Written exercise:
All entries should be output exactly as they stand.

▬▬▬▬▬▬

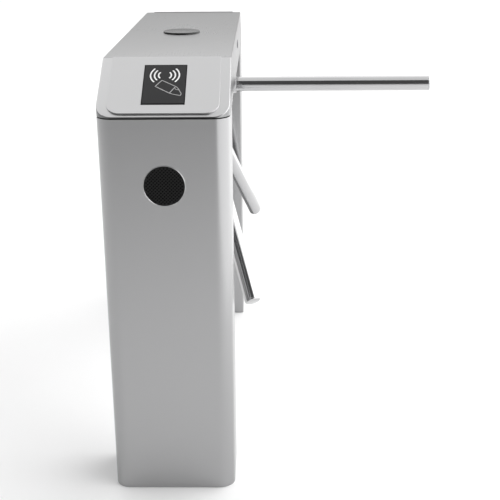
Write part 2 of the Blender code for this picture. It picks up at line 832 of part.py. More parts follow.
def make_arms(frames):
    """Three polished tubes, each with a chamfered cap welded in its end and open at its root."""
    edge, cap = 0.002, 0.005
    inner = ARM_R - ARM_WALL
    for i, frame in enumerate(frames):
        profile = [
            (0, ARM_REACH),
            (ARM_R - edge, ARM_REACH),
            (ARM_R, ARM_REACH - edge),
            (ARM_R, ARM_START),
            (inner, ARM_START),
            (inner, ARM_REACH - cap),
            (0, ARM_REACH - cap),
        ]
        turned(f"arm_{i + 1}", profile, frame, "polished_tube", sides=24)


def make_shaft():
    collar = HUB_BACK + GAP
    bearing = PLATE_D + PLATE_T + 0.003
    end = ENCODER_D + 0.011
    nose = -(HUB_CONE - HUB_NOSE_R) + 0.003
    profile = [
        (0, end),
        (SHAFT_R - 0.001, end),
        (SHAFT_R, end - 0.001),
        (SHAFT_R, bearing - GAP),
        (0.017, bearing - GAP),
        (0.017, collar),
        (SHAFT_R, collar),
        (SHAFT_R, nose),
        (0, nose),
    ]
    turned("main_shaft", profile, HEAD, "hard_steel", sides=20)


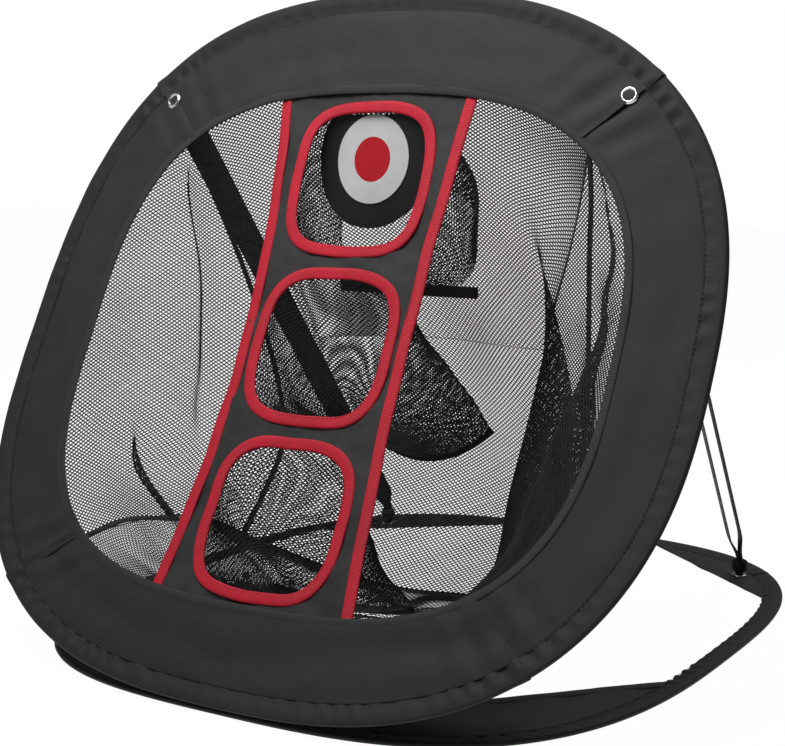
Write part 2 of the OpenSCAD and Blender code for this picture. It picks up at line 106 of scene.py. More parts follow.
def onPanel(flat, forward=0.0):
    u, v = flat[..., 0], flat[..., 1]
    up = v / panel["height"]
    bow = panel["sideBow"] * up * (2 * u / panel["width"]) ** 2 + 4 * panel["heightBow"] * up * (1 - up)
    back = bow - forward - panel["middle"]
    return np.stack([u, panel["hingeY"] + v * math.sin(lean) + back * math.cos(lean),
                     panel["hingeZ"] + v * math.cos(lean) - back * math.sin(lean)], -1)


def atHeight(plan, z):
    # Points of a ground plan, lifted to a height
    return np.concatenate([plan, np.broadcast_to(z, plan.shape[:-1])[..., None]], -1)


def mix(a, b, f):
    return a + (b - a) * f


def smooth(x, low, high):
    t = np.clip((x - low) / (high - low), 0, 1)
    return t * t * (3 - 2 * t)


def unit(p):
    return p / np.linalg.norm(p, axis=-1, keepdims=True)


def fullTurn(count):
    return np.linspace(0, 2 * math.pi, count, endpoint=False)


def ripple(points, size, seed, count=7):
    # A smooth random wave of about that wavelength, from -1 to 1
    draw = np.random.default_rng(seed)
    total = 0.0
    for _ in range(count):
        way = unit(draw.normal(size=points.shape[-1]))
        total = total + np.sin(points @ way * (2 * math.pi / size) * draw.uniform(0.6, 1.6) + draw.uniform(0, 6.28))
    return total / count * 1.7


def through(points, count):
    # A smooth line through points, evenly stepped by its own parameter
    p = np.asarray(points, float)
    p = np.concatenate([[2 * p[0] - p[1]], p, [2 * p[-1] - p[-2]]])
    t = np.linspace(0, len(p) - 3 - 1e-9, count)
    k = t.astype(int)
    f = (t - k)[:, None]
    a, b, c, d = p[k], p[k + 1], p[k + 2], p[k + 3]
    return 0.5 * (2 * b + (c - a) * f + (2 * a - 5 * b + 4 * c - d) * f ** 2 + (3 * b - a - 3 * c + d) * f ** 3)


# Making meshes
def newObject(name, mesh, material):
    piece = bpy.data.objects.new(name, mesh)
    bpy.context.scene.collection.objects.link(piece)
    if material is not None:
        mesh.materials.append(material)
    return piece


def lengthsAlong(points):
    return np.concatenate([[0], np.cumsum(np.linalg.norm(np.diff(points, axis=0), axis=1))])


def loft(name, rings, material, closed=False):
    # A closed skin through rings of points, with its UV map in metres along and around
    rings = np.asarray(rings, float)
    n, m = rings.shape[:2]
    index = np.arange(n * m).reshape(n, m)
    rows = np.arange(n if closed else n - 1)
    a, b = index[rows], index[(rows + 1) % n]
    quads = np.stack([a, np.roll(a, -1, 1), np.roll(b, -1, 1), b], -1).reshape(-1, 4)
    centres = rings.mean(1)
    along = lengthsAlong(np.concatenate([centres, centres[:1]]) if closed else centres)
    middle = rings[n // 2]
    around = lengthsAlong(np.concatenate([middle, middle[:1]]))
    u = np.stack([along[rows], along[rows], along[rows + 1], along[rows + 1]], -1)[:, None]
    v = np.stack([around[:-1], around[1:], around[1:], around[:-1]], -1)[None]
    uv = np.stack(np.broadcast_arrays(u, v), -1).reshape(-1, 4, 2)
    points = rings.reshape(-1, 3)
    p = points[quads] - points.mean(0)
    volume = (p[:, 0] * (np.cross(p[:, 1], p[:, 2]) + np.cross(p[:, 2], p[:, 3]))).sum()
    if volume < 0:
        quads, uv = quads[:, ::-1], uv[:, ::-1]
    faces = quads.tolist()
    if not closed:
        first, last = index[0][::-1].tolist(), index[-1].tolist()
        faces += [first, last] if volume >= 0 else [first[::-1], last[::-1]]
    mesh = bpy.data.meshes.new(name)
    mesh.from_pydata(points.tolist(), [], faces)
    layer = mesh.uv_layers.new(name="cloth")
    flat = np.zeros((len(mesh.loops), 2), np.float32)
    flat[:len(quads) * 4] = uv.reshape(-1, 2)
    layer.data.foreach_set("uv", flat.ravel())
    mesh.shade_smooth()
    mesh.update()
    return newObject(name, mesh, material)


def crease(piece, degrees=50):
    piece.data.set_sharp_from_angle(angle=math.radians(degrees))


def slab(name, front, back, material, closed=False):
    # A thin cloth between two grids of points, closed round its edges
    piece = loft(name, np.concatenate([front, back[:, ::-1]], 1), material, closed)
    crease(piece)
    return piece


def baked(piece):
    # The piece with its modifiers made into its mesh
    graph = bpy.context.evaluated_depsgraph_get()
    mesh = bpy.data.meshes.new_from_object(piece.evaluated_get(graph), preserve_all_data_layers=True, depsgraph=graph)
    piece.modifiers.clear()
    piece.data = mesh
    return piece


def place(piece, body, slot, *nodes):
    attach(piece, body)
    if nodes:
        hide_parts(*nodes)
    return piece


# Materials
def shader(name, colour, roughness, metallic=0.0, specular=0.5, sheen=0.0):
    material = bpy.data.materials.new(name)
    material.use_nodes = True
    principled = material.node_tree.nodes["Principled BSDF"]
    values = {"Base Color": (*colour, 1), "Roughness": roughness, "Metallic": metallic, "Sheen Tint": (1, 1, 1, 1),
              "Specular IOR Level": specular, "Sheen Weight": sheen, "Sheen Roughness": 0.45}
    for socket, value in values.items():
        principled.inputs[socket].default_value = value
    material.diffuse_color = (*colour, 1)
    return material, material.node_tree, principled


def addNode(tree, kind, **values):
    made = tree.nodes.new(kind)
    for socket, value in values.items():
        made.inputs[socket].default_value = value
    return made


def newNodes(tree, *kinds):
    return [tree.nodes.new(kind) for kind in kinds]


def wire(tree, *pairs):
    for source, target in pairs:
        tree.links.new(source, target)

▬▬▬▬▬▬

Correct result:
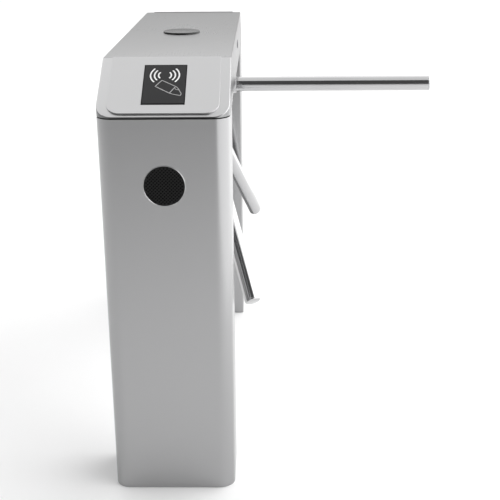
Write part 2 of the Blender code for this picture. It picks up at line 832 of part.py. More parts follow.
def make_arms(frames):
    """Three polished tubes, each with a chamfered cap welded in its end and open at its root."""
    edge, cap = 0.002, 0.005
    inner = ARM_R - ARM_WALL
    for i, frame in enumerate(frames):
        profile = [
            (0, ARM_REACH),
            (ARM_R - edge, ARM_REACH),
            (ARM_R, ARM_REACH - edge),
            (ARM_R, ARM_START),
            (inner, ARM_START),
            (inner, ARM_REACH - cap),
            (0, ARM_REACH - cap),
        ]
        turned(f"arm_{i + 1}", profile, frame, "polished_tube", sides=24)


def make_shaft():
    collar = HUB_BACK + GAP
    bearing = PLATE_D + PLATE_T + 0.003
    end = ENCODER_D + 0.011
    nose = -(HUB_CONE - HUB_NOSE_R) + 0.003
    profile = [
        (0, end),
        (SHAFT_R - 0.001, end),
        (SHAFT_R, end - 0.001),
        (SHAFT_R, bearing - GAP),
        (0.017, bearing - GAP),
        (0.017, collar),
        (SHAFT_R, collar),
        (SHAFT_R, nose),
        (0, nose),
    ]
    turned("main_shaft", profile, HEAD, "hard_steel", sides=20)


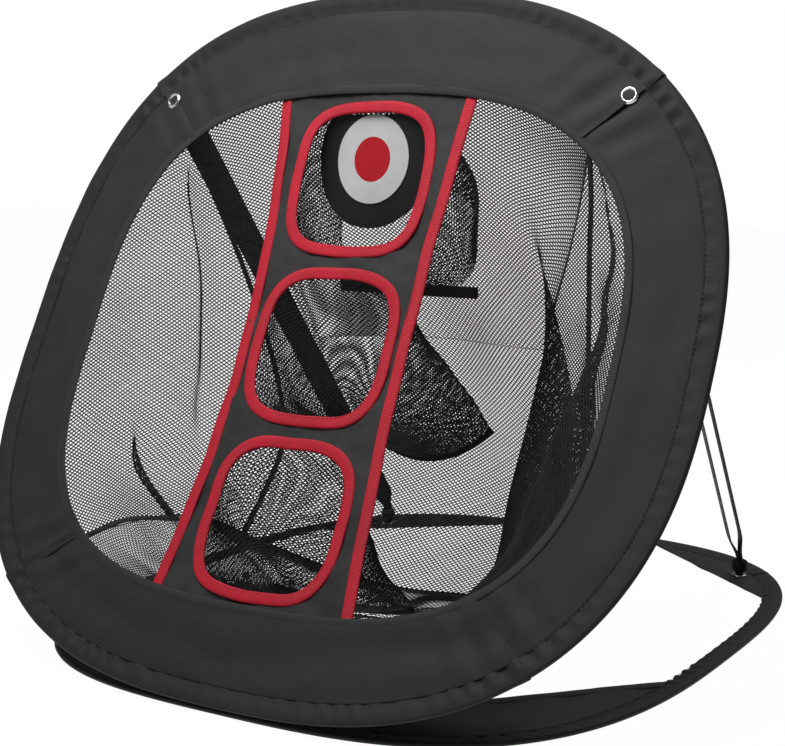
Write part 2 of the OpenSCAD and Blender code for this picture. It picks up at line 106 of scene.py. More parts follow.
def onPanel(flat, forward=0.0):
    u, v = flat[..., 0], flat[..., 1]
    up = v / panel["height"]
    bow = panel["sideBow"] * up * (2 * u / panel["width"]) ** 2 + 4 * panel["heightBow"] * up * (1 - up)
    back = bow - forward - panel["middle"]
    return np.stack([u, panel["hingeY"] + v * math.sin(lean) + back * math.cos(lean),
                     panel["hingeZ"] + v * math.cos(lean) - back * math.sin(lean)], -1)


def atHeight(plan, z):
    # Points of a ground plan, lifted to a height
    return np.concatenate([plan, np.broadcast_to(z, plan.shape[:-1])[..., None]], -1)


def mix(a, b, f):
    return a + (b - a) * f


def smooth(x, low, high):
    t = np.clip((x - low) / (high - low), 0, 1)
    return t * t * (3 - 2 * t)


def unit(p):
    return p / np.linalg.norm(p, axis=-1, keepdims=True)


def fullTurn(count):
    return np.linspace(0, 2 * math.pi, count, endpoint=False)


def ripple(points, size, seed, count=7):
    # A smooth random wave of about that wavelength, from -1 to 1
    draw = np.random.default_rng(seed)
    total = 0.0
    for _ in range(count):
        way = unit(draw.normal(size=points.shape[-1]))
        total = total + np.sin(points @ way * (2 * math.pi / size) * draw.uniform(0.6, 1.6) + draw.uniform(0, 6.28))
    return total / count * 1.7


def through(points, count):
    # A smooth line through points, evenly stepped by its own parameter
    p = np.asarray(points, float)
    p = np.concatenate([[2 * p[0] - p[1]], p, [2 * p[-1] - p[-2]]])
    t = np.linspace(0, len(p) - 3 - 1e-9, count)
    k = t.astype(int)
    f = (t - k)[:, None]
    a, b, c, d = p[k], p[k + 1], p[k + 2], p[k + 3]
    return 0.5 * (2 * b + (c - a) * f + (2 * a - 5 * b + 4 * c - d) * f ** 2 + (3 * b - a - 3 * c + d) * f ** 3)


# Making meshes
def newObject(name, mesh, material):
    piece = bpy.data.objects.new(name, mesh)
    bpy.context.scene.collection.objects.link(piece)
    if material is not None:
        mesh.materials.append(material)
    return piece


def lengthsAlong(points):
    return np.concatenate([[0], np.cumsum(np.linalg.norm(np.diff(points, axis=0), axis=1))])


def loft(name, rings, material, closed=False):
    # A closed skin through rings of points, with its UV map in metres along and around
    rings = np.asarray(rings, float)
    n, m = rings.shape[:2]
    index = np.arange(n * m).reshape(n, m)
    rows = np.arange(n if closed else n - 1)
    a, b = index[rows], index[(rows + 1) % n]
    quads = np.stack([a, np.roll(a, -1, 1), np.roll(b, -1, 1), b], -1).reshape(-1, 4)
    centres = rings.mean(1)
    along = lengthsAlong(np.concatenate([centres, centres[:1]]) if closed else centres)
    middle = rings[n // 2]
    around = lengthsAlong(np.concatenate([middle, middle[:1]]))
    u = np.stack([along[rows], along[rows], along[rows + 1], along[rows + 1]], -1)[:, None]
    v = np.stack([around[:-1], around[1:], around[1:], around[:-1]], -1)[None]
    uv = np.stack(np.broadcast_arrays(u, v), -1).reshape(-1, 4, 2)
    points = rings.reshape(-1, 3)
    p = points[quads] - points.mean(0)
    volume = (p[:, 0] * (np.cross(p[:, 1], p[:, 2]) + np.cross(p[:, 2], p[:, 3]))).sum()
    if volume < 0:
        quads, uv = quads[:, ::-1], uv[:, ::-1]
    faces = quads.tolist()
    if not closed:
        first, last = index[0][::-1].tolist(), index[-1].tolist()
        faces += [first, last] if volume >= 0 else [first[::-1], last[::-1]]
    mesh = bpy.data.meshes.new(name)
    mesh.from_pydata(points.tolist(), [], faces)
    layer = mesh.uv_layers.new(name="cloth")
    flat = np.zeros((len(mesh.loops), 2), np.float32)
    flat[:len(quads) * 4] = uv.reshape(-1, 2)
    layer.data.foreach_set("uv", flat.ravel())
    mesh.shade_smooth()
    mesh.update()
    return newObject(name, mesh, material)


def crease(piece, degrees=50):
    piece.data.set_sharp_from_angle(angle=math.radians(degrees))


def slab(name, front, back, material, closed=False):
    # A thin cloth between two grids of points, closed round its edges
    piece = loft(name, np.concatenate([front, back[:, ::-1]], 1), material, closed)
    crease(piece)
    return piece


def baked(piece):
    # The piece with its modifiers made into its mesh
    graph = bpy.context.evaluated_depsgraph_get()
    mesh = bpy.data.meshes.new_from_object(piece.evaluated_get(graph), preserve_all_data_layers=True, depsgraph=graph)
    piece.modifiers.clear()
    piece.data = mesh
    return piece


def place(piece, body, slot, *nodes):
    attach(piece, body)
    if nodes:
        hide_parts(*nodes)
    return piece


# Materials
def shader(name, colour, roughness, metallic=0.0, specular=0.5, sheen=0.0):
    material = bpy.data.materials.new(name)
    material.use_nodes = True
    principled = material.node_tree.nodes["Principled BSDF"]
    values = {"Base Color": (*colour, 1), "Roughness": roughness, "Metallic": metallic, "Sheen Tint": (1, 1, 1, 1),
              "Specular IOR Level": specular, "Sheen Weight": sheen, "Sheen Roughness": 0.45}
    for socket, value in values.items():
        principled.inputs[socket].default_value = value
    material.diffuse_color = (*colour, 1)
    return material, material.node_tree, principled


def addNode(tree, kind, **values):
    made = tree.nodes.new(kind)
    for socket, value in values.items():
        made.inputs[socket].default_value = value
    return made


def newNodes(tree, *kinds):
    return [tree.nodes.new(kind) for kind in kinds]


def wire(tree, *pairs):
    for source, target in pairs:
        tree.links.new(source, target)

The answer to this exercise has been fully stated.